Hémon à l'Opéra National du Rhin

Raffaele Pé dans le rôle d'Hémon. © photo Klara Beck

Qui pouvait imaginer à la mi-mars 2020, qu'un an après le début de l'épidémie, les lieux de culture (théâtres, cinémas,opéras) pourraient être encore fermés au public? Contrairement à d'autres, les équipes de l'Opéra du Rhin ne jetèrent jamais l'éponge et furent à même de représenter en création mondiale Hémon de Zad Moultaka dans le cadre du festival Arsmondo 2021. Rappelons que le but de ce festival était d'ouvrir une grande maison d'opéra comme l'ONR à la création musicale internationale en général et à celle du Liban en particulier. Du fait de la situation sanitaire, il ne put y avoir d'exécution publique d'Hémon mais une retransmission radiophonique fut assurée le samedi 20 mars par France Musique (1-3).

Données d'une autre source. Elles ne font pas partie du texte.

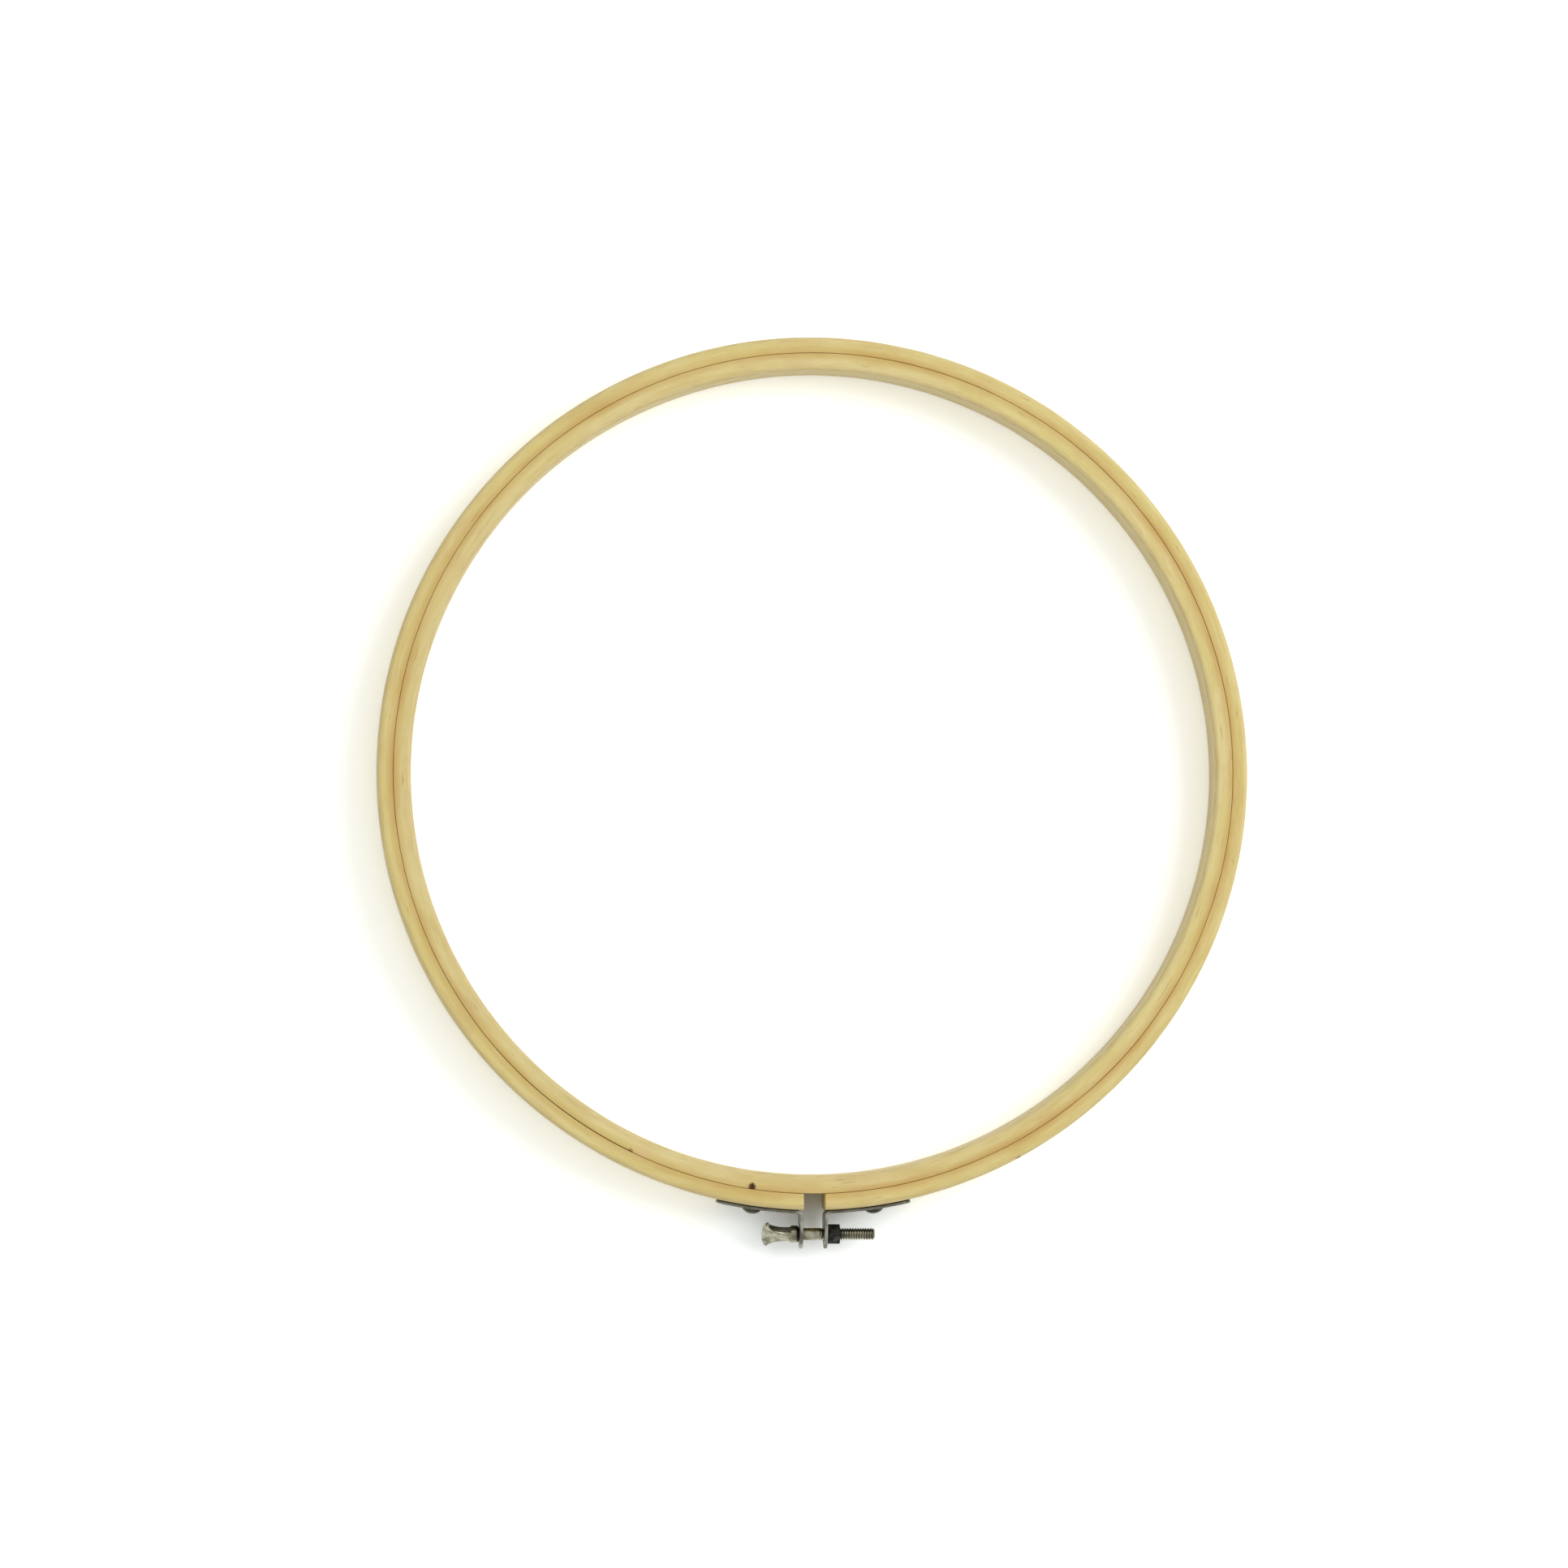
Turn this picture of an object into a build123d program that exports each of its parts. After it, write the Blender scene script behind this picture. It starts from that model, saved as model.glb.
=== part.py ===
from build123d import *
import math
import os

# An embroidery hoop: a closed inner hoop and a split outer hoop of bamboo, and the small screw that
# draws the split shut. Lengths are in millimetres. The origin is the centre of the hoops, midway up
# their height, and +Z runs up their axis. The split is at -Y, and the screw lies along X across it,
# with its head at -X and its nut at +X.

# Bamboo hoops
inner_hoop_diameter = 130.0
inner_hoop_wall = 2.7
outer_hoop_wall = 2.5
hoop_height = 9.0
hoop_clearance = 0.15
hoop_edge_round = 0.5
split_gap = 3.3

# Bent steel brackets
strap_thickness = 0.5
strap_edge_margin = 1.0
strap_bend_radius = 0.5
strap_corner_round = 1.6
strap_seat_clearance = 0.02
strap_beyond_rivet = 5.6
lug_beyond_screw = 2.25
collar_hole_clearance = 0.15
nut_hole_clearance = 0.3

# Rivets
rivet_from_lug = 7.4
rivet_head_diameter = 2.9
rivet_head_height = 0.75
rivet_shank_diameter = 1.6
rivet_tail_diameter = 2.7
rivet_tail_height = 0.8
rivet_tail_recess = 0.1
rivet_clearance = 0.02

# Thumb screw, whose thread is left as a plain shank of its outside diameter
thread_diameter = 1.9
thread_pitch = 0.4
thread_tip_chamfer = 0.2
thread_spare = 0.4
opening_turns = 12.5
collar_diameter = 2.7
collar_length = 1.5
collar_edge_round = 0.5
collar_gap = 0.05
head_length = 4.3
head_width = 6.4
head_neck_width = 2.2
head_neck_thickness = 1.7
head_tip_thickness = 0.95
head_end_bulge = 0.6
head_corner_round = 0.4
head_edge_round = 0.2
dimple_diameter = 2.4
dimple_depth = 0.16
dimple_from_collar = 2.75
head_turn = 60.0
turning_clearance = 0.05

# Hexagon nut
nut_across_flats = 3.0
nut_thickness = 1.9
nut_gap = 0.1
nut_thread_clearance = 0.05
nut_chamfer = 0.22
nut_turn = 30.0

# How far a cutting shape runs past what it cuts
overrun = 1.0

# The most of a wall or an edge that the rounding beside it takes up
round_limit_share = 0.45

# Places that follow from the sizes above
inner_outside_radius = inner_hoop_diameter / 2
inner_inside_radius = inner_outside_radius - inner_hoop_wall
outer_inside_radius = inner_outside_radius + hoop_clearance
outer_outside_radius = outer_inside_radius + outer_hoop_wall
strap_inside_radius = outer_outside_radius + strap_seat_clearance
strap_outside_radius = strap_inside_radius + strap_thickness
strap_width = hoop_height - 2 * strap_edge_margin
lug_inside = split_gap / 2
lug_outside = lug_inside + strap_thickness
screw_radius = strap_outside_radius + head_width / 2 + turning_clearance
lug_tip_radius = screw_radius + lug_beyond_screw
rivet_angle = (lug_outside + rivet_from_lug) / strap_outside_radius
strap_end_angle = rivet_angle + strap_beyond_rivet / strap_outside_radius
thread_radius = thread_diameter / 2
collar_face = -(lug_outside + collar_gap)
nut_inside = lug_outside + nut_gap
nut_travel = opening_turns * thread_pitch
thread_end = nut_inside + nut_thickness + nut_travel + thread_spare
screw_plane = Plane(origin=(0, -screw_radius, 0), x_dir=(0, 1, 0), z_dir=(1, 0, 0))

LEFT = -1
RIGHT = 1


def on_circle(radius, angle, side):
    """The point at an angle from the split, measured around the hoops to one side."""
    return Vector(side * radius * math.sin(angle), -radius * math.cos(angle))


def cylinder_between(radius, start, end):
    """A cylinder about the local Z axis, from one height to another."""
    return Pos(0, 0, start) * Cylinder(radius, end - start, align=(Align.CENTER, Align.CENTER, Align.MIN))


def limited_round(wanted, *walls):
    """A rounding or a chamfer, kept within a share of the walls beside it."""
    return min(wanted, *(wall * round_limit_share for wall in walls))


def bamboo_ring(inside_radius, outside_radius):
    """A closed ring of bent bamboo strip, with its long edges softened."""
    wall = outside_radius - inside_radius
    edge_round = limited_round(hoop_edge_round, wall, hoop_height)
    section = Pos(inside_radius + wall / 2, 0) * RectangleRounded(wall, hoop_height, edge_round)
    return revolve(Plane.XZ * section, Axis.Z)


def rivet_plane(side):
    """The rivet's own frame: its origin on the outside of the bracket, its Z axis away from the hoops."""
    seat = on_circle(strap_outside_radius, rivet_angle, side)
    outward = on_circle(1, rivet_angle, side)
    return Plane(origin=seat, x_dir=(0, 0, 1), z_dir=outward)


def rivet_heights():
    """Where the rivet's tail ends and where it starts to spread, below the outside of the bracket."""
    inner_face = outer_inside_radius - strap_outside_radius
    tail_end = inner_face + rivet_tail_recess
    return inner_face, tail_end, tail_end + rivet_tail_height


def rivet(side):
    """A domed rivet through the bracket and the strip, spread into a countersink inside the hoop."""
    _, tail_end, tail_start = rivet_heights()
    head = rivet_head_diameter / 2
    shank = rivet_shank_diameter / 2
    tail = rivet_tail_diameter / 2
    dome_radius = (head**2 + rivet_head_height**2) / (2 * rivet_head_height)
    top = (0, rivet_head_height)
    dome = RadiusArc(top, (head, 0), dome_radius)
    below = Polyline((head, 0), (shank, 0), (shank, tail_start), (tail, tail_end), (0, tail_end), top)
    return rivet_plane(side) * revolve(Plane.XZ * make_face([dome, below]), Axis.Z)


def rivet_hole(side):
    """The hole for a rivet, through the bracket and the strip, with the countersink for its tail."""
    inner_face, tail_end, tail_start = rivet_heights()
    shank = rivet_shank_diameter / 2 + rivet_clearance
    tail = rivet_tail_diameter / 2 + rivet_clearance
    past_face = inner_face - overrun
    bore = ((0, overrun), (shank, overrun), (shank, tail_start))
    countersink = ((tail, tail_end), (tail, past_face), (0, past_face))
    outline = Polyline(*bore, *countersink, close=True)
    return rivet_plane(side) * revolve(Plane.XZ * make_face(outline), Axis.Z)


def outer_hoop_half(side):
    """One half of the split outer hoop: it ends at the split and opposite it."""
    ring = bamboo_ring(outer_inside_radius, outer_outside_radius)
    kept = split(ring, bisect_by=Plane.YZ, keep=Keep.TOP if side == RIGHT else Keep.BOTTOM)
    gap_box = Box(split_gap, outer_outside_radius + overrun, hoop_height + overrun)
    return kept - Pos(0, -outer_outside_radius / 2, 0) * gap_box - rivet_hole(side)


def bracket(side):
    """A strap bent to a foot along the outer hoop and a lug that stands out beside the split."""
    foot_start_inside = -math.sqrt(strap_inside_radius**2 - lug_inside**2)
    foot_start_outside = -math.sqrt(strap_outside_radius**2 - lug_outside**2)
    inside_middle = on_circle(strap_inside_radius, strap_end_angle / 2, RIGHT)
    outside_middle = on_circle(strap_outside_radius, strap_end_angle / 2, RIGHT)
    inside_end = on_circle(strap_inside_radius, strap_end_angle, RIGHT)
    outside_end = on_circle(strap_outside_radius, strap_end_angle, RIGHT)
    outline = [
        Line((lug_inside, -lug_tip_radius), (lug_inside, foot_start_inside)),
        ThreePointArc((lug_inside, foot_start_inside), inside_middle, inside_end),
        Line(inside_end, outside_end),
        ThreePointArc(outside_end, outside_middle, (lug_outside, foot_start_outside)),
        Line((lug_outside, foot_start_outside), (lug_outside, -lug_tip_radius)),
        Line((lug_outside, -lug_tip_radius), (lug_inside, -lug_tip_radius)),
    ]
    plan = make_face(outline)
    outer_corner = plan.vertices().sort_by_distance((lug_inside, foot_start_inside))[0]
    plan = fillet(outer_corner, strap_bend_radius + strap_thickness)
    inner_corner = plan.vertices().sort_by_distance((lug_outside, foot_start_outside))[0]
    plan = fillet(inner_corner, strap_bend_radius)
    strap = extrude(plan, amount=strap_width / 2, both=True)

    # The lug has a fully rounded end, and the foot has rounded corners.
    end_radius = strap_width / 2
    round_centre = end_radius - lug_tip_radius
    side_view = Pos(round_centre, 0) * Circle(end_radius)
    side_view += Pos(round_centre / 2, 0) * Rectangle(-round_centre, strap_width)
    strap = strap & extrude(Plane.YZ * side_view, amount=strap_outside_radius)
    foot_end = strap.faces().sort_by(Axis.X)[-1]
    corner_round = limited_round(strap_corner_round, strap_width, strap_beyond_rivet)
    strap = fillet(foot_end.edges().sort_by(SortBy.LENGTH)[:2], corner_round)

    if side == LEFT:
        strap = mirror(strap, about=Plane.YZ)
    hole_radius = thread_radius + (nut_hole_clearance if side == RIGHT else collar_hole_clearance)
    hole = screw_plane * cylinder_between(hole_radius, -lug_outside - overrun, lug_outside + overrun)
    return strap - hole - rivet_hole(side)


def screw_shank():
    """The screw from inside its collar to its chamfered tip, about the local Z axis."""
    chamfer = limited_round(thread_tip_chamfer, thread_radius)
    outline = Polyline(
        (0, collar_face - collar_length / 2),
        (thread_radius, collar_face - collar_length / 2),
        (thread_radius, thread_end - chamfer),
        (thread_radius - chamfer, thread_end),
        (0, thread_end),
        close=True,
    )
    return revolve(Plane.XZ * make_face(outline), Axis.Z)


def screw_collar():
    """The round collar that bears on the lug."""
    collar = cylinder_between(collar_diameter / 2, collar_face - collar_length, collar_face)
    return fillet(collar.edges(), limited_round(collar_edge_round, collar_length, collar_diameter / 2))


def thumb_piece():
    """The flat stamped head, which widens like a fan away from the collar and has a dimple for the thumb."""
    back = collar_face - collar_length
    root = back + collar_length / 2
    tip = back - head_length
    shoulder = tip + head_end_bulge
    neck = head_neck_width / 2
    side = head_width / 2
    fan = make_face(
        [
            Polyline((neck, back), (neck, root), (-neck, root), (-neck, back)),
            TangentArc((-neck, back), (-side, shoulder), tangent=(0, -1)),
            ThreePointArc((-side, shoulder), (0, tip), (side, shoulder)),
            TangentArc((neck, back), (side, shoulder), tangent=(0, -1)),
        ]
    )
    corner_round = limited_round(head_corner_round, head_length, head_width / 2)
    fan = fillet(fan.vertices().sort_by(Axis.X)[0], corner_round)
    fan = fillet(fan.vertices().sort_by(Axis.X)[-1], corner_round)
    plate = extrude(Plane.XZ * fan, amount=head_neck_thickness, both=True)

    # Seen on edge, the plate thins from its neck to its tip.
    half_neck = head_neck_thickness / 2
    half_tip = head_tip_thickness / 2
    one_face = ((half_neck, root), (half_neck, back), (half_tip, tip))
    other_face = ((-half_tip, tip), (-half_neck, back), (-half_neck, root))
    wedge_outline = Polyline(*one_face, *other_face, close=True)
    plate = plate & extrude(Plane.YZ * make_face(wedge_outline), amount=head_width, both=True)
    edge_round = limited_round(head_edge_round, head_tip_thickness, head_neck_thickness)
    outline_edges = plate.edges().filter_by(lambda edge: edge.center().Z < back)
    plate = fillet(outline_edges, edge_round)

    dimple_radius = (dimple_diameter**2 / 4 + dimple_depth**2) / (2 * dimple_depth)
    thinning = (half_neck - half_tip) * dimple_from_collar / head_length
    dimple_centre = half_neck - thinning - dimple_depth + dimple_radius
    for face_side in (LEFT, RIGHT):
        plate -= Pos(0, face_side * dimple_centre, back - dimple_from_collar) * Sphere(dimple_radius)
    return Rot(0, 0, head_turn) * plate


def thumb_screw():
    """The screw, its collar and its thumb piece, which are one piece of metal."""
    return screw_plane * (screw_shank() + screw_collar() + thumb_piece())


def nut():
    """A hexagon nut with its corners chamfered on both faces."""
    corner_radius = nut_across_flats / math.sqrt(3)
    prism = extrude(RegularPolygon(corner_radius, 6), amount=nut_thickness)
    turned_outline = Polyline(
        (0, 0),
        (corner_radius - nut_chamfer, 0),
        (corner_radius, nut_chamfer),
        (corner_radius, nut_thickness - nut_chamfer),
        (corner_radius - nut_chamfer, nut_thickness),
        (0, nut_thickness),
        close=True,
    )
    turned = revolve(Plane.XZ * make_face(turned_outline), Axis.Z)
    bore = cylinder_between(thread_radius + nut_thread_clearance, -overrun, nut_thickness + overrun)
    return screw_plane * Pos(0, 0, nut_inside) * Rot(0, 0, nut_turn) * ((prism & turned) - bore)


def main():
    pieces = {
        "inner_hoop": bamboo_ring(inner_inside_radius, inner_outside_radius),
        "outer_hoop_left": outer_hoop_half(LEFT),
        "outer_hoop_right": outer_hoop_half(RIGHT),
        "bracket_left": bracket(LEFT),
        "bracket_right": bracket(RIGHT),
        "rivet_left": rivet(LEFT),
        "rivet_right": rivet(RIGHT),
        "thumb_screw": thumb_screw(),
        "nut": nut(),
    }
    os.makedirs("parts", exist_ok=True)
    for name, piece in pieces.items():
        export_step(piece, f"parts/{name}.step")


main()
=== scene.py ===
import math

import bmesh
import bpy
import numpy as np
from mathutils import Matrix, Vector
from mathutils.geometry import delaunay_2d_cdt

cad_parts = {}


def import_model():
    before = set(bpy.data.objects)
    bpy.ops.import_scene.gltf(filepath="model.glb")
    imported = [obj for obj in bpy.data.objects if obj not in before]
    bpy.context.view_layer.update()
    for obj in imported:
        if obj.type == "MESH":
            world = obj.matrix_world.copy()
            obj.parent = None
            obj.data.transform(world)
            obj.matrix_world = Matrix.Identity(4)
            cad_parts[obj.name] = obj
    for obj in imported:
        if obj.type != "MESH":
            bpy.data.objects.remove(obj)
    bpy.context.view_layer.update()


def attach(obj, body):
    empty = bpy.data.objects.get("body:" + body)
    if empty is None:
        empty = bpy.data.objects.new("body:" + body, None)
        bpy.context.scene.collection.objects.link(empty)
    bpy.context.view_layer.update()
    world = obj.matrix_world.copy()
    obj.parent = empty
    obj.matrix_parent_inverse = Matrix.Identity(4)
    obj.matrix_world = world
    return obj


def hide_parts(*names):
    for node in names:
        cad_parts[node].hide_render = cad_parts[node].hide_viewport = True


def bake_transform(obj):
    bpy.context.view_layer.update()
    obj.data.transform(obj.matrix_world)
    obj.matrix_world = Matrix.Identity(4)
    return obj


# An embroidery hoop lying on a white floor: its looks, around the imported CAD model.
# Shapes are worked out in millimetres, in the CAD's own frame, and written in metres.

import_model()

METRE = 0.001
QUARTER_TURN = math.pi / 2
FULL_TURN = 2 * math.pi
LEFT = -1
RIGHT = 1

# Edges that turn by more than this many degrees stay sharp.
WOOD_SHARP = 50
METAL_SHARP = 40
SCREW_SHARP = 45
CUTTER_SHARP = 35

# Bamboo hoops, as in the CAD
INNER_INSIDE = 62.3
INNER_OUTSIDE = 65.0
OUTER_INSIDE = 65.15
OUTER_OUTSIDE = 67.65
JOINT = 65.07
HALF_HEIGHT = 4.5
HALF_GAP = 1.65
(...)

Selon les créateurs de la musique (Zad Moultaka) et de la dramaturgie (Paul Audi), il n'était pas intéressant d'écrire une énième version de l'Antigone de Sophocle. En effet la tragédie de Sophocle avait été la source de nombreux livrets pour des opéras dont un des plus fameux était l'Antigona de Tommaso Traetta (4). C'est pourquoi les auteurs eurent l'idée de réécrire l'histoire vue de son angle mort, le suicidé Hémon, auparavant fiancé d'Antigone. Hémon promu à un rôle devenu capital de témoin des évènements, propose un point de vue radicalement différent de l'histoire. L'amour qu'il éprouve pour Antigone, généralement inexprimé ou quasiment muet dans la tragédie antique, prend ici l'importance qu'il mérite et en même temps tout son sens car cet amour s'oppose frontalement au pouvoir tyrannique de Créon, roi de Thèbes et à l'obstination de ce dernier et d'Antigone. En prenant conscience des ravages du pouvoir et de la folie que ce dernier engendre autour de lui, Hémon acquiert la lucidité qui lui permet de jeter l'éponge, de prendre la tangente, de renoncer au trône qui lui revient et en même temps de déjouer le cruel destin d'une famille maudite. Hémon a cassé ses chaines, il vivra donc, en homme libre par dessus le marché. Ainsi le mythe devient ici une fable sur le pouvoir et sur la manière d'y renoncer. Autre thème abordé dans le tableau 5: quand on a tout perdu, que peut-on faire? La réponse se trouve dans l'absence de renoncement, la résilience et le sursaut d'Hémon. C'est enfin un éloge de la fragilité qui sous tend cet opéra .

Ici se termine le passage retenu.